The grace period of a card is the time in which no interest accrues. The average grace period for current credit cards is 23 days.
Also, hidden fees exist for using the card in a variety of ways. For example, cash advances usually cost the student an additional fee – either a set figure or a percentage of the amount advanced. Late payments constitute fees, in addition to the possibility of receiving a negative addendum to one’s credit report. The best way to identify these key conditions is to slowly read through them and highlight the relevant numbers, according to Nellie Mae.
Unpaid balances are natural when using credit cards, be it because of a forgotten statement, a late payment or an inability to pay in full.
“Everyone is going to eventually run into that one bill they can’t pay,” Mason said.
Indeed, according to the Nellie Mae study, only 52 percent of undergraduate college students pay their entire credit bills each month, the reasons for which are typically that students sometimes are jobless or don’t make enough to compensate for their financial needs or that they overspend. And though credit companies are quick to stick collegians with outrageous APRs and restrictive conditions, they are typically forgiving of first-time mistakes.
“I was always taught that if you make a mistake, like making a late payment, they’ll try to help you out and give you some slack as long as you communicate with them and explain what happened,” Mason said.
In addition to the potential booby traps tucked between confusing wording agreements, the possession of plastic carries risks completely ignored by credit card companies. Identity theft, the ugly words credit companies try to avoid uttering, is a real hazard, one that can be an even bigger problem then hidden fees and high interest.
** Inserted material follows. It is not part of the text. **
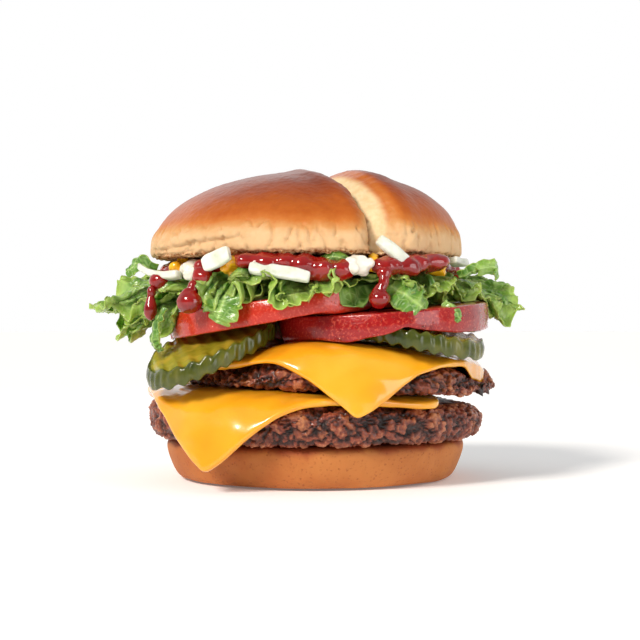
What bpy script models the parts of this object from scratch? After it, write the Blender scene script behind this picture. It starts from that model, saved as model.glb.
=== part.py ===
# Double cheeseburger with a split-top bun, two beef patties, two slices of melted cheese,
# crinkle-cut pickles, tomato, green-leaf lettuce, onion, ketchup, mustard and mayonnaise.
# Every size below is in millimetres; add_part() turns them into metres.
# The origin is the middle of the heel's flat underside, +Z is up and -Y is the front.

import math

import bmesh
import bpy
from mathutils import Euler, Matrix, Vector, noise
from mathutils.bvhtree import BVHTree

METRE = 0.001

# Driving dimensions
BUN_RADIUS = 50.6
HEEL_FOOT_RADIUS = 43.2
HEEL_HEIGHT = 13.8
LOWER_PATTY_RADIUS = 55.0
LOWER_PATTY_TOP = 26.4
LOWER_PATTY_LEAN = (0.0, -0.035)  # rise of its (underside, top) for each mm towards +X
UPPER_PATTY_RADIUS = 51.5
UPPER_PATTY_CENTRE = (8.0, 0.0)
UPPER_PATTY_BOTTOM = 29.8
UPPER_PATTY_TOP = 41.4
UPPER_PATTY_LEAN = (-0.03, -0.048)
CHEESE_THICKNESS = 2.5
PICKLE_RADIUS = 20.5
PICKLE_THICKNESS = 5.0
PICKLE_WAVE_PITCH = 5.0
PICKLE_WAVE_HEIGHT = 0.7
TOMATO_LEFT_CENTRE = (-9.0, -8.0)
TOMATO_RIGHT_CENTRE = (21.0, -9.0)
LETTUCE_THICKNESS = 1.1
LETTUCE_LEVEL = 63.2
LETTUCE_INNER_RADIUS = 21.0
ONION_THICKNESS = 2.4
CROWN_CENTRE = (-3.0, 0.0)
CROWN_CUT = 71.0
CROWN_WAIST = 73.5  # the widest level of the crown
CROWN_TOP = 99.6
CROWN_SHOULDER = 0.83  # under 1 fills out the smaller lobe's right side
CLEARANCE = 0.45  # air between two layers


# ---------------------------------------------------------------- scene and helpers

def empty_scene():
    for old in list(bpy.data.objects):
        bpy.data.objects.remove(old, do_unlink=True)


def make_collection(name):
    collection = bpy.data.collections.new(name)
    bpy.context.scene.collection.children.link(collection)
    return collection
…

Identity theft occurs every day when credit cards are stolen and wrongly used by others. Because stores are becoming more relaxed on confirming the identity of a credit holder, the process has become an easy way to steal.
“Credit fraud is extremely easy. I’ve used my mother’s credit (card) and they don’t even check to see who is signing,” Mason said. “It’s a big risk you take when you own one these days.
Perhaps the most pressing danger coupled with credit usage is the credit sinkhole. Because credit is a means of paying things off without possession of any money, a disturbing amount of college students find themselves in a spiral of ever-increasing debt.
Overspending, impulse buying and late payments comprise just a fraction of the danger.
The most severe element is that of need. Because some people have no means of paying bills, buying food or providing shelter, their only method of doing so is through credit. And in an economy facing layoffs and unemployment, the process of signing one’s life away has become as trivial as making a signature on the dotted line of a receipt.
“Some people have no way out. Their only way to pay for something is by putting down a credit card,” Smith said.
Credit sinkholes are the creation of paying off debt with credit. Because credit cards often grant expansive limits and require minor payments, they are often the only means of paying off a car debt or even debt from another card. The result is an ever-expanding horizon of financial obligation. In fact, the average credit card debt of college seniors is more than $4,000.
“The real dangerous issues only come up when someone is being irresponsible with their credit,” Smith said. “If you have a job to pay it off, know your conditions, make your payments and just make sure you haven’t lost it, then you should be okay and you can use your card without fear.”